The place is perfect for a special occasion and I’d definitely recommend ordering an appetizer ahead of time if you’re tummy is hungry! They have dessert too – I’m already looking forward to trying the homemade rose and fig ice cream next time I visit.

20140215-000447.jpg

Meze platter – a taster’s paradise

20140215-000505.jpg

Duck with pomegranate sauce, potatoes, apples

20140215-000511.jpg

Lamb steak with kidney, eggplant puree, bulgar pilav

The Istanbul Culinary Institute also offers recreational cooking classes. How fun would that be!?

 

Çimdik Mantı, or the hidden gem of Levent

The place: Çimdik Mantı
The source: It’s right by my office
The offerings: soup, salad, mantı, dessert
Price range: 15 TL for soup and mantı
The pros: The best ayva tatlısı in all of Istanbul
The cons: None – I love this place!


Dreading another lunch at Kanyon or Metrocity? Can’t find a spot at Küçük Ev in Levent Carşı? Need a quick, quality meal? Look no further than Çimdik Mantı. It’s tucked away on the corner of Levent Caddesi and Gonca Sokak, a two minute walk from the Levent metro exit.

The decor is simple, the service quick and the menu brief – all great things in my opinion. Although the place makes good mantı (it’s a mantı restaurant after all), the real star is the restaurant’s ayva tatlısı (quince dessert). I’ve been a lover of ayva tatlısı ever since I tasted it at one of my friend’s houses, but this ayva tatlısı takes the cake. It’s not too sweet, the quince is smooth, and it’s topped with a generous helping of kaymak (clotted cream). I had been raving about the dessert to Gürkan for a couple of weeks until he went with a  group of colleagues many of whom ordered up a second helping of ayva tatlısı because it was just that good.

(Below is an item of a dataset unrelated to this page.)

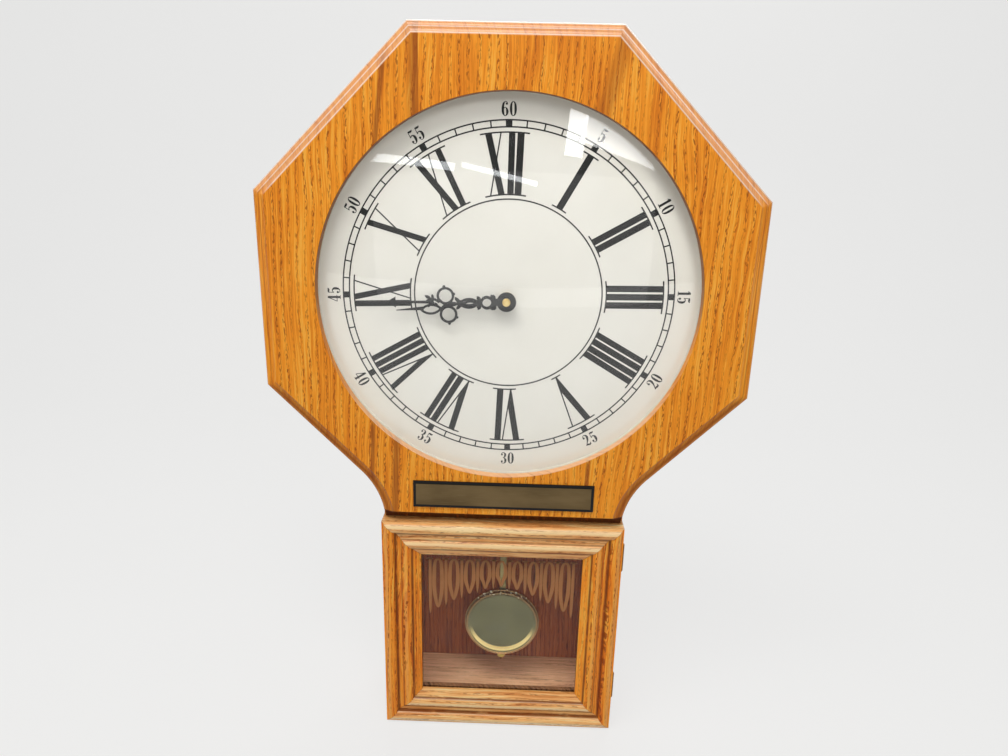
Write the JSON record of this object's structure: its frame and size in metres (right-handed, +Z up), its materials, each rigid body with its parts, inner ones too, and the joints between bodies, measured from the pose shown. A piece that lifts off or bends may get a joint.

Even without dessert, the mantı is reason enough to visit the restaurant. Sabırtaşı used to be my favorite mantı restaurant, but the portion sizes have been so drastically downsized that Çimdik Mantı is my new go-to mantı place. Each table is stocked up with the obligatory spices of red pepper and oregano – sumac also makes an appearance. The owner told me you can’t have mantı without sumac so I poured it on and I was pleasantly surprised with the result (& happy to discover a new use for sumac!) The broccoli soup is also highly recommended – it comes piping hot and actually has real chunks of broccoli in it.

20140204-231257.jpg

Piping hot broccoli soup

20140204-232104.jpg

Kayseri style mantı

20140204-232749.jpg

Best ayva tatlısı in all of Istanbul

20140204-231304.jpg

The offerings

The original Fazil Bey’s Turkish Coffee

 

The place: Fazil Bey’in Turk Kahvesi (Fazil Bey’s Turkish Coffee) in Kadikoy, the original one located in the fish bazaar
The offerings: Turkish coffee, sahlep, filter coffee and more
Price range: 4 – 7 TL
The pros: Traditional Turkish coffee and yummy sahlep served with lokum in an authentic atmosphere
The cons: It’s really small so it can be difficult to find a place to sit & there is no credit card machine


Fazil Bey’s has been one of my favorite cafes since my days at Sabanci University  – the days when I spent a lot of time on the Asian side and trips to Europe were few and far between. Now, that I live in Besiktas, it’s quite a treat to spend some time in Kadikoy, but it also takes a bit of planning.

This week’s occasion was meeting up with my good friend, Alia, who I met while doing my Master’s with Sabanci University. The last time Alia and I had been to Fazil Bey’s was a couple years ago right after I had finished my coursework and before I moved back to the US (momentarily). That day was a snowy one, and I remember climbing the narrow stairs of Fazil Bey’s, shaking off the snow, and sitting down only to fall in love with Fazil Bey’s sahlep. The upstairs was a cozy one with a few disparate tables squeezed into the small area, and the servers had had no shame when it came to telling us when we had overstayed our welcome. To be fair, with very limited seating, I can see how they want to move people in and out as quickly as possible, but to our Midwest sensibilities, this seemed quite the affront!

That’s why this past weekend we decided to check out Fazil Bey’s newer cafe, but it was packed to the brim, and there was no hope of finding a table especially since neither of us wanted to be stuck on the balcony with the copious amounts of second-hand smoke. After a quick stop at Beyaz Firin to grab some acibadem cookies to take home for later, we went to the old Fazil Bey’s and found a prime spot right inside on the first level. We were able to catch up over a round of sahlep and then coffee which are both served with lokum, and the drinks were just as good as I remembered. This time we sat for a couple of hours and it didn’t seem to be an issue at all. We chatted about blogging, recipes, home, work – all the stuff you talk about with a good friend.

20140118-214856.jpg

Evening falls on Fazil Bey’s

20140402-220210.jpg

Looking down on Turkish coffee preparations

20140402-220201.jpg

Coffee nostalgia at Fazil Bey’s. Check out MK drinking his Turkish coffee in the black and white picture center top.

*If you are looking for a real Turkish coffee in a traditional Turkish coffee shop, this is definitely the place to go. I always make it a point to bring guests to this cafe for a Turkish coffee experience, and in my many visits in the last few months, I haven’t felt rushed at all. Must have been a one-time thing!